The COVID-19 pandemic triggered by SARS-CoV-2 emerged in Wuhan, China, in late 2019. This disease has spread rapidly worldwide due to its transmission by infected droplets from one infected person to another. Several studies report that this virus causes acute or chronic damage to organs, especially in the respiratory system. Mainly due to the overexpression of cytokines, severe damage to the lungs can occur after COVID-19. 12
Figure 1: The cytokine storm in severe COVID-19 patients. 1
Through its interdisciplinary approaches, regenerative medicine can treat the damage caused by this viral infection. Scientists can design drug delivery systems as well as biomaterials and other solutions to regenerate damaged organs. In vitro human lung models developed by tissue engineering are already available and can be used to study COVID-19, helping to understand the pathogenesis of the infection. 3D models of different tissue types are also very helpful to understand the impact of this disease in distinct body systems, as mentioned in our previous publication “3D models as a tool for studying COVID-19”

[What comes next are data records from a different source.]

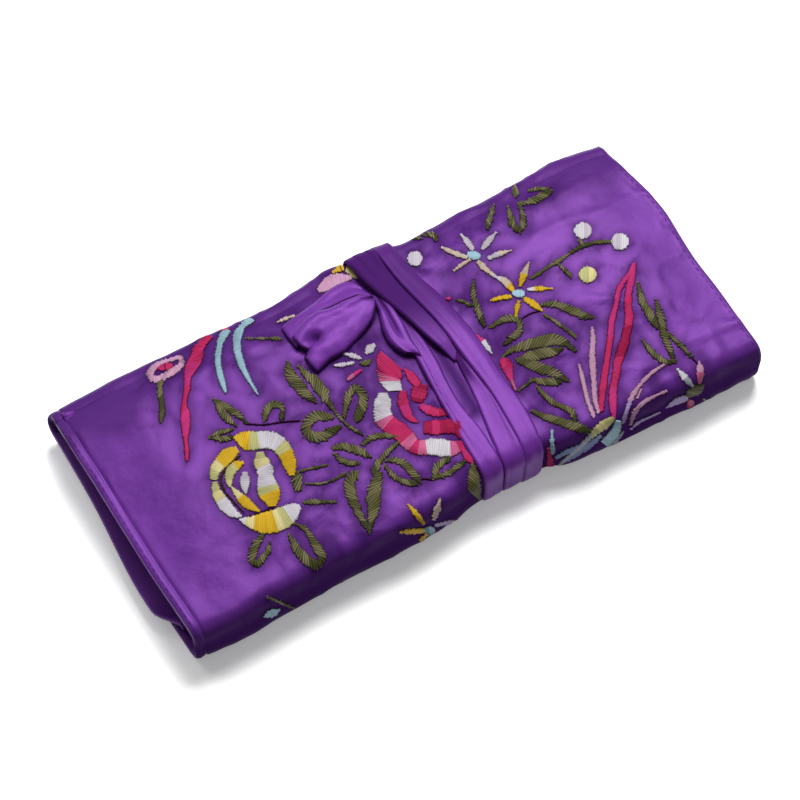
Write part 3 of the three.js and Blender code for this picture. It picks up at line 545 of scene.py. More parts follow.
BLOSSOMS = [
    ("blush", 0, 1.2, [(153, 381, 6), (150, 375, 8), (154, 368, 7), (162, 363, 5), (172, 360, 5),
      (180, 358, 6), (182, 364, 7), (176, 370, 7), (168, 375, 7), (160, 379, 7), (154, 380, 7)]),
    ("crimson", 0, 1.2, [(158, 369, 4), (165, 367, 9), (173, 366, 5)]),
    ("pearl", 10, 1.2, [(461, 235, 2), (467, 242, 7), (473, 250, 5)]),
    ("pearl", 10, 1.2, [(496, 233, 2), (489, 241, 7), (482, 250, 5)]),
    ("sand pearl", 10, 1.2, [(511, 251, 2), (500, 254, 6), (488, 259, 4)]),
    ("sand", 10, 1.2, [(442, 248, 3), (453, 253, 6), (467, 258, 4)]),
    ("sand", 10, 1.2, [(454, 271, 3), (462, 265, 5), (470, 260, 4)]),
    ("sky", 0, 1.1, [(468, 255, 6), (474, 256, 10), (480, 257, 6)]),
    ("sand sand pearl sand gold", 10, 1.2, [(478, 262, 5), (484, 268, 7), (490, 273, 4),
      (497, 278, 4), (504, 281, 8), (510, 287, 7), (514, 292, 4)]),
    ("sand gold", 10, 1.2, [(529, 263, 2), (525, 272, 8), (520, 287, 4)]),
    ("gold gold white", 10, 1.2, [(552, 289, 2), (540, 289, 6), (528, 290, 4)]),
    ("gold", 10, 1.2, [(542, 311, 3), (533, 304, 8), (524, 299, 5)]),
    ("gold", 10, 1.2, [(516, 317, 3), (517, 309, 6), (519, 301, 4)]),
    ("gold", 10, 1.2, [(491, 301, 3), (502, 298, 5), (512, 297, 4)]),
    ("sky", 0, 1.1, [(513, 293, 6), (518, 294, 10), (524, 294, 6)]),
    ("gold", 10, 1.2, [(408, 505, 2), (415, 513, 6), (424, 524, 4)]),
    ("sand", 10, 1.5, [(440, 499, 2), (437, 509, 7), (433, 520, 4)]),
    ("lilac", 10, 1.2, [(457, 519, 1), (447, 522, 4), (434, 525, 4)]),
    ("gold", 10, 1.2, [(400, 532, 2), (411, 531, 6), (424, 530, 4)]),
    ("gold", 10, 1.2, [(408, 550, 2), (417, 543, 5), (426, 534, 4)]),
    ("teal sky", 0, 1.1, [(424, 529, 5), (429, 530, 10), (434, 529, 5)]),
    ("magenta", 0, 1.1, [(446, 299, 3), (449, 299, 4), (451, 299, 2)]),
    ("rose magenta", 0, 1.1, [(347, 381, 2), (354, 375, 5), (362, 370, 2)]),
    ("pearl", 0, 1.1, [(344, 354, 2), (352, 356, 6), (361, 359, 3)]),
    ("pearl", 0, 1.1, [(334, 366, 2), (344, 365, 5), (354, 363, 3)]),
    ("pearl", 0, 1.1, [(366, 354, 4), (370, 349, 9), (375, 345, 4)]),
    ("magenta white white", 0, 1.1, [(476, 335, 2), (482, 341, 6), (487, 347, 6), (492, 354, 2)]),
    ("crimson magenta rose", 0, 1.1, [(501, 361, 6), (506, 364, 13), (508, 370, 11), (511, 379, 6),
      (516, 391, 2)]),
    ("white silver", 0, 1.1, [(677, 369, 2), (684, 377, 7), (693, 387, 4)]),
    ("blush rose", 0, 1.1, [(699, 362, 3), (700, 371, 8), (699, 383, 4)]),
    ("lilac", 0, 1.1, [(666, 407, 2), (676, 401, 7), (687, 397, 6)]),
    ("rose crimson", 0, 1.1, [(691, 400, 6), (689, 406, 7), (687, 411, 3)]),
    ("sand", 0, 1.1, [(700, 403, 5), (704, 399, 5)]),
    ("blush", 0, 1.1, [(319, 291, 6), (326, 286, 13), (334, 281, 14), (343, 279, 10),
      (351, 278, 5)]),
    ("gold butter", 0, 1.1, [(333, 273, 3), (340, 269, 7), (347, 268, 9), (353, 273, 9),
      (358, 279, 5)]),
    ("sand", 0, 1.1, [(277, 323, 1.5), (286, 319, 3), (295, 316, 2)]),
]
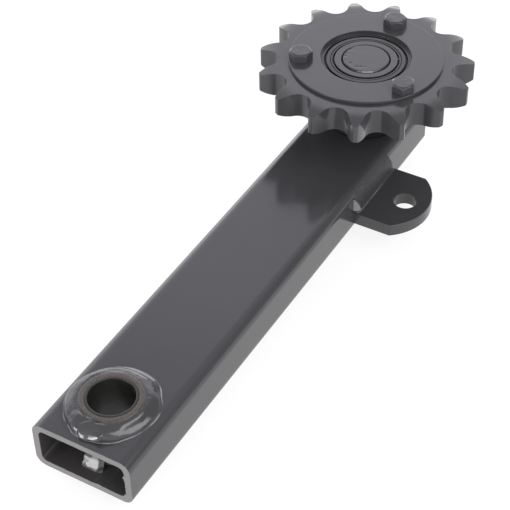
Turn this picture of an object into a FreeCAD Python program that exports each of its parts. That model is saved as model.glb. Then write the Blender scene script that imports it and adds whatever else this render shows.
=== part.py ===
import FreeCAD, Part
import math
import os

# A roller chain tensioner arm, in millimetres.
# A rectangular steel tube swings about a welded pivot boss and carries an idler sprocket on a
# sealed ball bearing at its far end. A drilled lug on the tube's side takes the tension spring.
# The origin is on the pivot axis at the tube's mid height. X runs along the arm towards the
# sprocket, Y across it, and Z up along the pivot axis. The lug is on the -Y side.

# Arm tube
tube_width = 60.0
tube_height = 30.0
tube_wall = 4.0
tube_corner_r = 6.0
tube_inner_corner_r = 3.5
axle_distance = 282.0
pivot_end_length = 30.0
sprocket_end_length = 30.0

# Pivot boss and its plain bush
pivot_bore_d = 25.0
bush_wall = 1.5
boss_wall = 3.5
boss_standing = 7.0
boss_edge_chamfer = 0.6
bush_edge_chamfer = 0.5
boss_weld_up = 6.2
boss_weld_out = 7.8
mouth_weld_up = 6.5
mouth_weld_out = 7.0
mouth_weld_angle = 40.0
weld_crown_share = 0.96

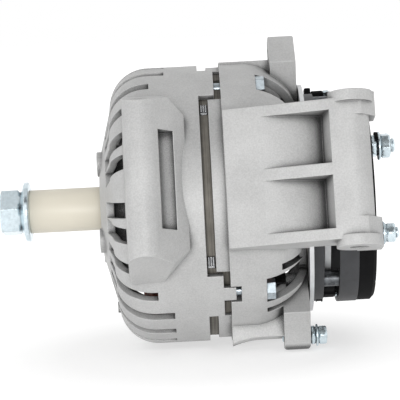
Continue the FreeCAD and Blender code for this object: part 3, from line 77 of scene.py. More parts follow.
@dataclass(frozen=True)
class Value:
    """One output socket of a material, on which Python's operators add Math nodes."""

    graph: "Graph"
    socket: NodeSocket

    def _math(self, operation: str, *values: Operand) -> "Value":
        """Add one Math node, with its operands in order, and return its result."""
        return self.graph.node("ShaderNodeMath", {"operation": operation}, dict(enumerate(values)))

    def __add__(self, other: Operand) -> "Value":
        """Return the sum."""
        return self._math("ADD", self, other)

    __radd__ = __add__

    def __mul__(self, other: Operand) -> "Value":
        """Return the product."""
        return self._math("MULTIPLY", self, other)

    __rmul__ = __mul__

    def __sub__(self, other: Operand) -> "Value":
        """Return the difference."""
        return self._math("SUBTRACT", self, other)

    def __rsub__(self, other: float) -> "Value":
        """Return a number less this value."""
        return self._math("SUBTRACT", other, self)

    def __pow__(self, other: float) -> "Value":
        """Return a power of the value."""
        return self._math("POWER", self, other)

    def sine(self) -> "Value":
        """Return the sine of the value."""
        return self._math("SINE", self)

    def clamp(self) -> "Value":
        """Return the value held between 0 and 1."""
        return self._math("MINIMUM", self._math("MAXIMUM", self, 0.0), 1.0)

    def step(self, low: float, high: float) -> "Value":
        """Return 0 below low, 1 above high and an even ramp between."""
        return ((self - low) * (1.0 / (high - low))).clamp()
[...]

. Stem cells have been shown to have a therapeutic effect on the management of COVID-19, and several clinical trials have been initiated. The stem cell effectiveness against this viral infection is related to preventing a cytokine storm, which can promote endogenous tissue repair of the lungs. 3 4
Figure 2: Therapeutic potential of regenerative medicine against COVID19. 5
In a pilot study conducted by Feng et al., umbilical cord-derived mesenchymal stem cells (UC-MSCs) were infused into 16 patients with COVID-19 (9 severe and 7 critically severe). The research group demonstrated that UC-MSCs could be safely administered in critically ill patients with COVID-19 pneumonia and that administration of UC-MSCs is associated with clinical benefit and changes in inflammatory and immune responses. 6 7
An alternative study addressed the safety and efficacy of bone marrow mesenchymal stem cell-derived exosomes as a treatment for severe COVID-19. During April 2020, 24 patients positive for the disease, who had severe symptoms, received the exosomes in a single hospital. A survival rate of 83% was observed. In total, 17 of 24 (71%) patients recovered, 3 of 24 (13%) patients remained critically ill although stable, and 4 of 24 (16%) patients died for reasons unrelated to treatment. Overall, after one treatment, the stem cell-derived exosomes restored oxygenation, diminished the cytokine storm, and reconstituted the patients' immunity. 8
In addition to stem cell therapy, other strategies associated with regenerative medicine, such as 3D bioprinting, will be extremely useful for treatments in a post-COVID era, replacing damaged organs and acting as a platform for drug development for the disease.